* start *

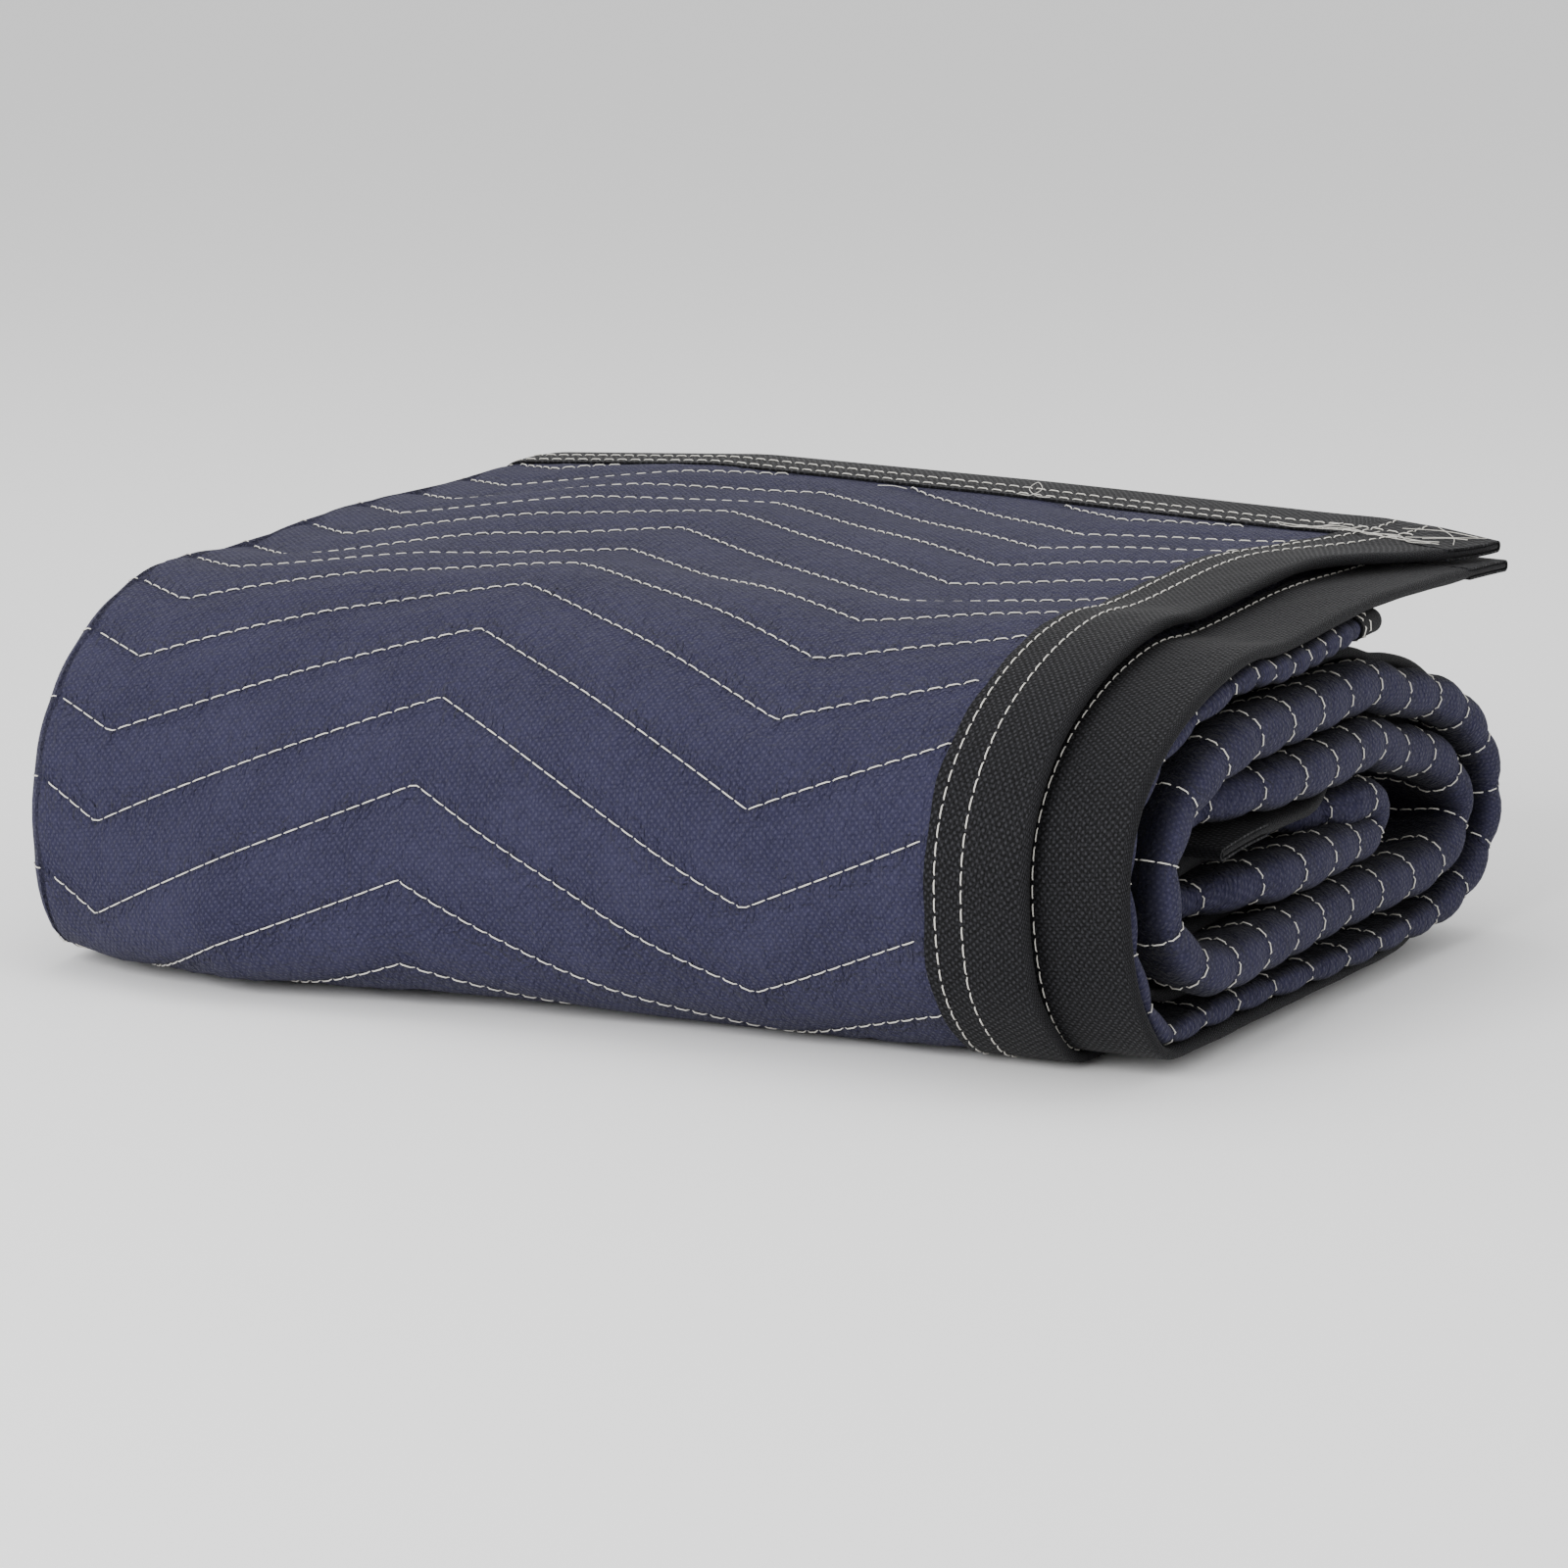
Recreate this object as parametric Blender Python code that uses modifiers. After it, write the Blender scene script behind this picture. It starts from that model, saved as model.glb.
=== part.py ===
# Moving blanket: a quilted furniture pad, 72 x 80 in, folded in four along its length
# and then wound up flat. Units are metres, +Z is up, the front of the bundle faces -Y.
#
# The cloth is one sheet. Its section across the strip is a nest of four layers, from the
# outside in: outer leaf, under leaf, back leaf, inner leaf. The outer and inner leaves
# join at the left end, the under and back leaves join inside them, and the inner and back
# leaves join at the right end, where that fold stands out as a soft blue bulge.
# The strip of four layers is wound as a flat spiral with seven runs, one above the other.

import math
import bpy
import bmesh
import numpy as np

# Cloth and binding
clothThick = 0.0040          # quilted cloth with its filling, at a crest
layerPitch = 0.0050          # from one layer to the next
stitchPinch = 0.62           # share of the thickness left under a row of stitches
boundPinch = 0.50            # share left where the binding grips the edge
frontPinch = 0.86            # share of the pitch left where it is drawn tight round the front
corePinch = 0.16             # what the turn at the core takes off the pitch
bindWidth = 0.039            # binding on each face
bindWall = 0.0008
bindGap = 0.0005             # clear space between binding and cloth
bindRamp = 0.009             # the cloth swells to full thickness over this length
outerSlack = 0.0015          # the outermost leaf stands off the next, except on the floor
endMargin = 0.0015           # from the ends of the spiral path to the ends of the cloth

# The strip across its width; x = 0 is the right column of zigzag points
outerLeafEdge = 0.1092       # bound edge of the outer leaf
underLeafEdge = 0.1425       # bound edge of the under leaf, which stands out further
leftFold = -0.3025           # centre of the two nested folds at the left end
rightFold = 0.1398           # centre of the bulging fold at the right end
bundleCentre = (-0.0809, 0.1781)

# Quilting
rowPitch = 0.0338
legWidth = 0.1372            # across, from a low point of the zigzag to a high point
zigHeight = 0.0624
zigSkew = 0.0171
firstRow = -0.02365          # a row's low point, below the front-most line of the bundle
zigzagFrom = 0.124           # the raised rows begin this far along the strip
zigzagEnd = 0.040            # and end here, near the foot of the front

# The tail, on top at the back
tailEnd = (0.343, 0.1450)
tailLeftRise = 0.0035        # the tail lies higher towards the left end
tailReach = 0.040            # on the left it hangs over the back of the bundle
reachShares = (1.0, 0.75, 0.06)         # at the two inner columns and beside the right fold
hangLength, tailDroop = 0.060, 2.5
tailLift, cornerDroop, nearTail = 0.0012, 0.0040, 0.100
tailHump = (0.215, 0.045, 0.0022)      # place, half width and height of soft humps on top
tailDip = (0.128, 0.035, -0.0015)
tailSetback = 0.128          # the right-hand fold ends this far before the two bound edges
coreEnd = (0.058, 0.076)
cornerReach = 0.030          # the outer leaf's edge runs out over the under leaf's at the tail

# The right end. From the back of the bottom run inwards, the bound edges lie back and
# the folds beside them swell. At the core the edges stand out again.
tuckStart = (0.62, 0.72)
tuckStop = (1.90, 1.97)
edgeTuck = 0.014
edgeRise = 0.0056            # the under leaf's edge is pressed outwards by the fold
riseFrom = 0.1145
swellFrom = 0.110
foldSwell = 0.0050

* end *

### Your objective
Repeat the data above, word for word.

### Output for this exercise
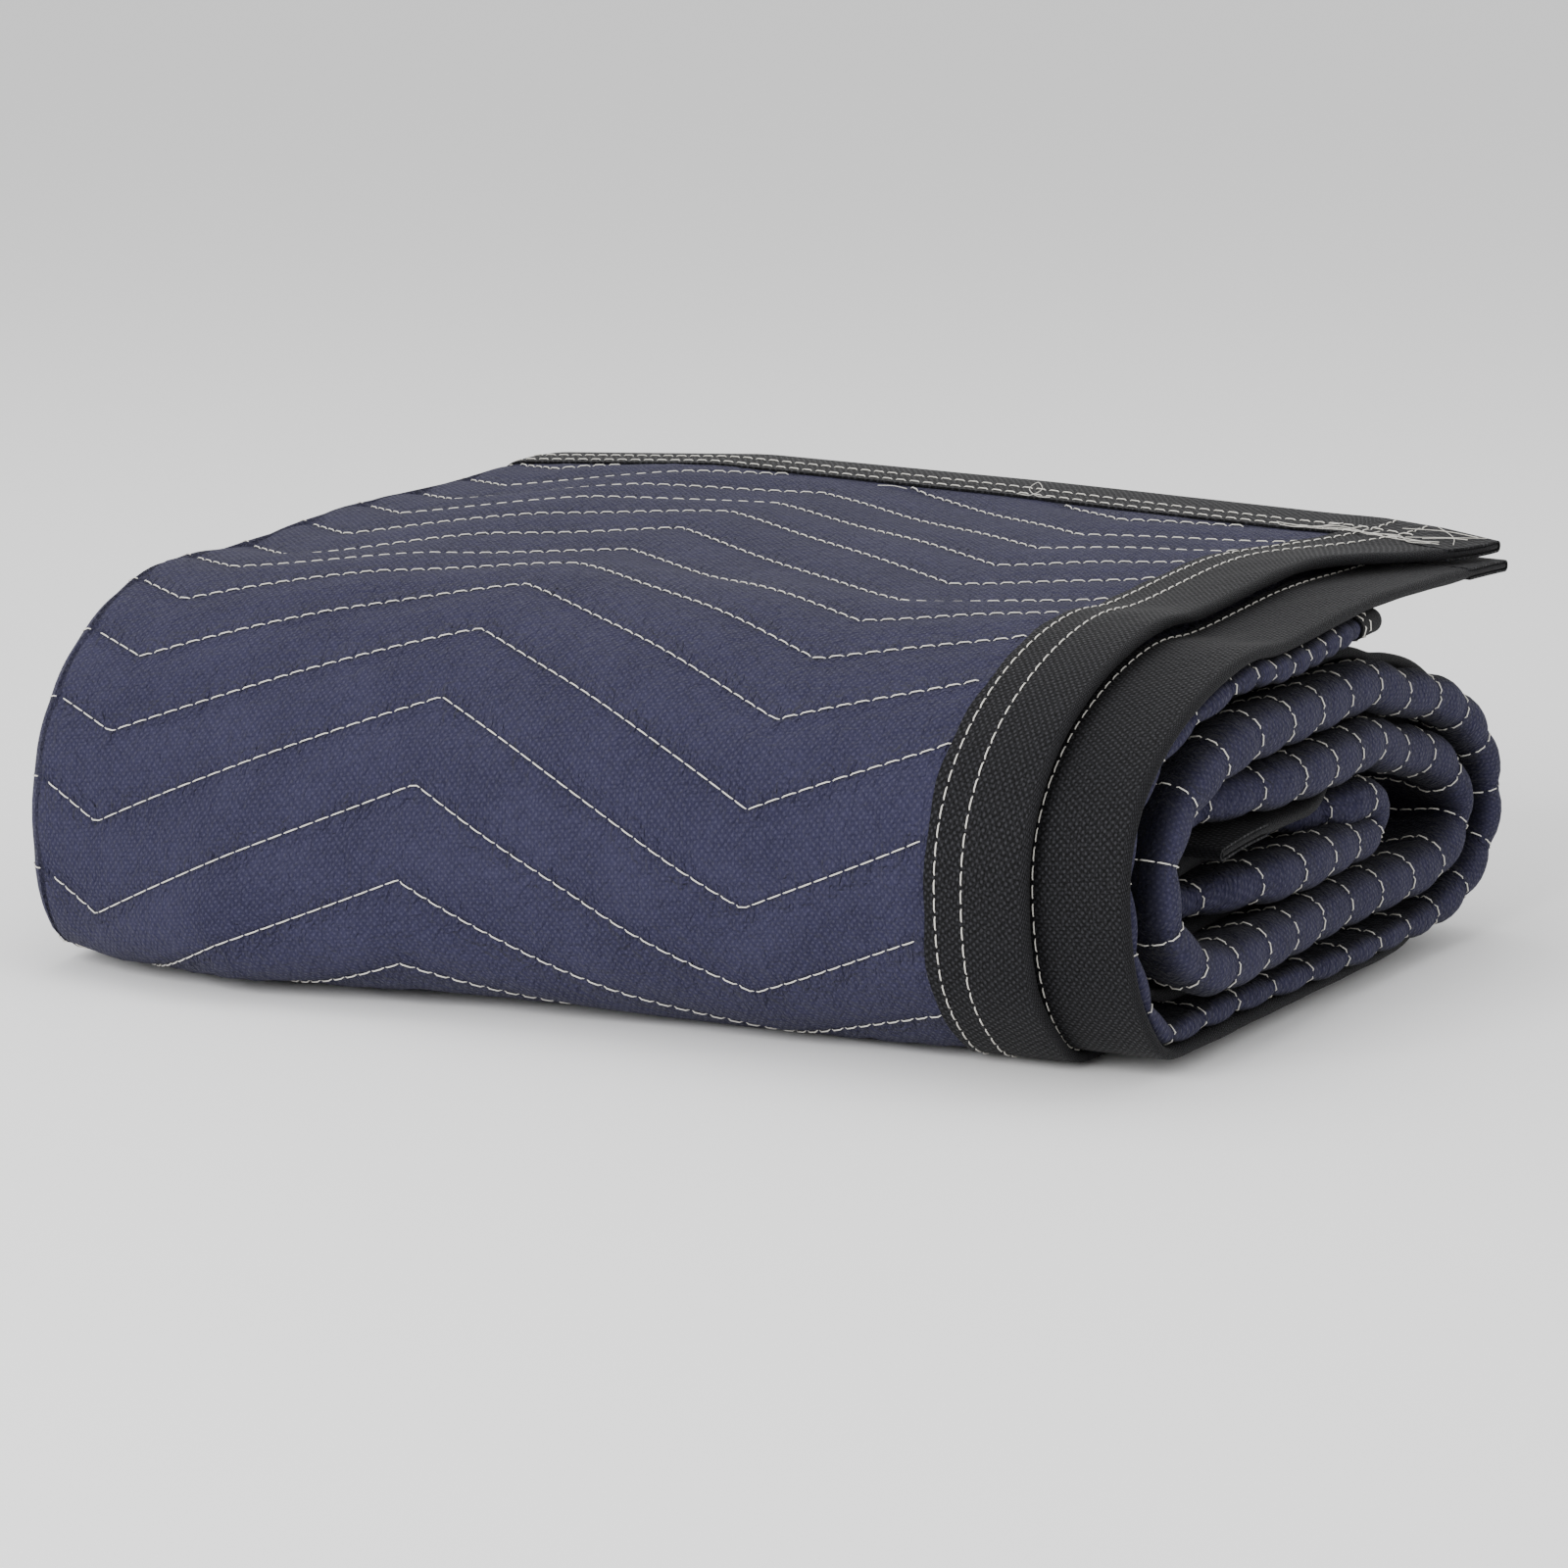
Recreate this object as parametric Blender Python code that uses modifiers. After it, write the Blender scene script behind this picture. It starts from that model, saved as model.glb.
=== part.py ===
# Moving blanket: a quilted furniture pad, 72 x 80 in, folded in four along its length
# and then wound up flat. Units are metres, +Z is up, the front of the bundle faces -Y.
#
# The cloth is one sheet. Its section across the strip is a nest of four layers, from the
# outside in: outer leaf, under leaf, back leaf, inner leaf. The outer and inner leaves
# join at the left end, the under and back leaves join inside them, and the inner and back
# leaves join at the right end, where that fold stands out as a soft blue bulge.
# The strip of four layers is wound as a flat spiral with seven runs, one above the other.

import math
import bpy
import bmesh
import numpy as np

# Cloth and binding
clothThick = 0.0040          # quilted cloth with its filling, at a crest
layerPitch = 0.0050          # from one layer to the next
stitchPinch = 0.62           # share of the thickness left under a row of stitches
boundPinch = 0.50            # share left where the binding grips the edge
frontPinch = 0.86            # share of the pitch left where it is drawn tight round the front
corePinch = 0.16             # what the turn at the core takes off the pitch
bindWidth = 0.039            # binding on each face
bindWall = 0.0008
bindGap = 0.0005             # clear space between binding and cloth
bindRamp = 0.009             # the cloth swells to full thickness over this length
outerSlack = 0.0015          # the outermost leaf stands off the next, except on the floor
endMargin = 0.0015           # from the ends of the spiral path to the ends of the cloth

# The strip across its width; x = 0 is the right column of zigzag points
outerLeafEdge = 0.1092       # bound edge of the outer leaf
underLeafEdge = 0.1425       # bound edge of the under leaf, which stands out further
leftFold = -0.3025           # centre of the two nested folds at the left end
rightFold = 0.1398           # centre of the bulging fold at the right end
bundleCentre = (-0.0809, 0.1781)

# Quilting
rowPitch = 0.0338
legWidth = 0.1372            # across, from a low point of the zigzag to a high point
zigHeight = 0.0624
zigSkew = 0.0171
firstRow = -0.02365          # a row's low point, below the front-most line of the bundle
zigzagFrom = 0.124           # the raised rows begin this far along the strip
zigzagEnd = 0.040            # and end here, near the foot of the front

# The tail, on top at the back
tailEnd = (0.343, 0.1450)
tailLeftRise = 0.0035        # the tail lies higher towards the left end
tailReach = 0.040            # on the left it hangs over the back of the bundle
reachShares = (1.0, 0.75, 0.06)         # at the two inner columns and beside the right fold
hangLength, tailDroop = 0.060, 2.5
tailLift, cornerDroop, nearTail = 0.0012, 0.0040, 0.100
tailHump = (0.215, 0.045, 0.0022)      # place, half width and height of soft humps on top
tailDip = (0.128, 0.035, -0.0015)
tailSetback = 0.128          # the right-hand fold ends this far before the two bound edges
coreEnd = (0.058, 0.076)
cornerReach = 0.030          # the outer leaf's edge runs out over the under leaf's at the tail

# The right end. From the back of the bottom run inwards, the bound edges lie back and
# the folds beside them swell. At the core the edges stand out again.
tuckStart = (0.62, 0.72)
tuckStop = (1.90, 1.97)
edgeTuck = 0.014
edgeRise = 0.0056            # the under leaf's edge is pressed outwards by the fold
riseFrom = 0.1145
swellFrom = 0.110
foldSwell = 0.0050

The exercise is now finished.